Recuerdo que en mi infancia el cuento de Caperucita Roja me daba auténtico terror por la brutalidad con que se trataba al final al lobo feroz. Cierto es que había matado a la abuelita de la protagonista y se había hecho pasar por ella, pero de ahí a que le llenasen el estómago de piedras, lo cosieran y lo arrojaran al río.. Me parecía una brutalidad exagerada para un cuento infantil.
Más aún cuando ya había visto varios relieves y dibujos en los que aparecían distintos legionarios romanos llevando pieles de lobo sobre sus armaduras y cabeza. Entonces, ¿por qué arrojar al lobo al fondo de un río en lugar de utilizar su piel como abrigo, por ejemplo?, o ¿por qué no enterrarlo, simplemente, una vez muerto?.
La respuesta me llegó, de manera inesperada, en un campamento de trabajo un verano en el que contaba yo con unos 20 años y estábamos ayudando a excavar un yacimiento celtibero. Lógicamente conocí allí a varios arqueólogos y no sé muy bien cómo, una de las numerosas conversaciones acabó con la descripción por uno de ellos de la manera en la que se ajusticiaba a un violador en el imperio hitita . Se le daba muerte públicamente y, una vez fallecido, se le abría en canal, se llenaba su cuerpo de piedras, se volvía a coser, se depositaba en una barca y se arrojaba al fondo de un río o un lago para que así su espíritu no encontrara la paz de los que eran enterrados.
Rápidamente acudió a mi cabeza el relato de Caperucita Roja. ¿Era un cuento hitita en el que originariamente se trataba de decir a las niñas y adolescentes que cuidaran de no ir solas, que no hablaran con desconocidos, por el peligro de violadores?.
Llegados a este punto, arrojemos algo de luz sobre el pueblo Hitita. Eran una cultura indoeuropea que se desarrolló en Anatolia (actual Turquía) hacia el siglo XVIII a.C. Poseía escritura propia, si bien a veces usaban la cuneiforme (asiria) y eran muy diestros en la guerra, de manera que formaron un extenso imperio del que Hattusas era su capital (en la imagen, la puerta de los leones que da acceso a la palaciega urbe).
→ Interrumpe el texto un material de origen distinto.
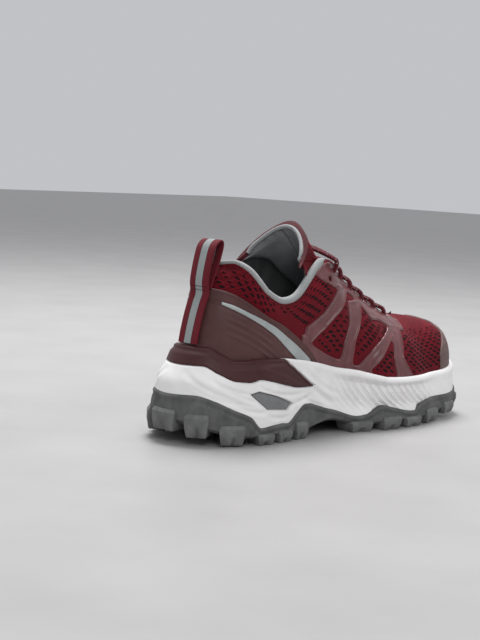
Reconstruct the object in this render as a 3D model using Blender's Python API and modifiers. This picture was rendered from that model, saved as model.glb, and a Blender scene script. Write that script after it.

Incluso se sabe que los reyes de la homérica ciudad de Troya, la Wilusa hitita, eran vasallos de los gobernantes hititas. También se tiene constancia de matrimonios entre princesas hititas con príncipes o reyes de otros pueblos extranjeros, tales como los egipcios, asirios e incluso hebreos.
Precisamente el término “hitita” deriva de las Sagradas Escrituras, donde se refieren a ellos como "Hittim" [Josué (3,10), Génesis (15,19-21), (23,3) Números (13,29) y Libro II de los Reyes (7,6)]. El luterano Martín Lutero lo tradujo como "Hethiter", término que pasó a ser "Hittites" para los ingleses y "Héthéens" para los franceses. Los españoles se decantaron por denominarlos “Hititas” o bien “Heteos”.
Egipcios e Hititas, antaño rivales, firmaron en el s. XII a.C. el cese de las hostilidades así como el acuerdo de acudir en ayuda del otro si era requerido, mediante el Tratado de Kadesh. Acudiendo a este pacto, nos ha llegado la llamada de auxilio que les envió Ankesenamón -la joven viuda del rey Tutankamón- solicitando que con prontitud enviaran un príncipe con el que desposarse para evitar hacerlo con el viejo consejero del difunto faraón, Ay, que además era su abuelo, al ser padre de Nefertiti, la madre de Ankesenamón. Parece ser que o bien no llegó nunca tal pretendiente hitita, o bien fue asesinado por los hombres del consejero, pues finalmente desposó a la viuda convirtiéndose en faraón.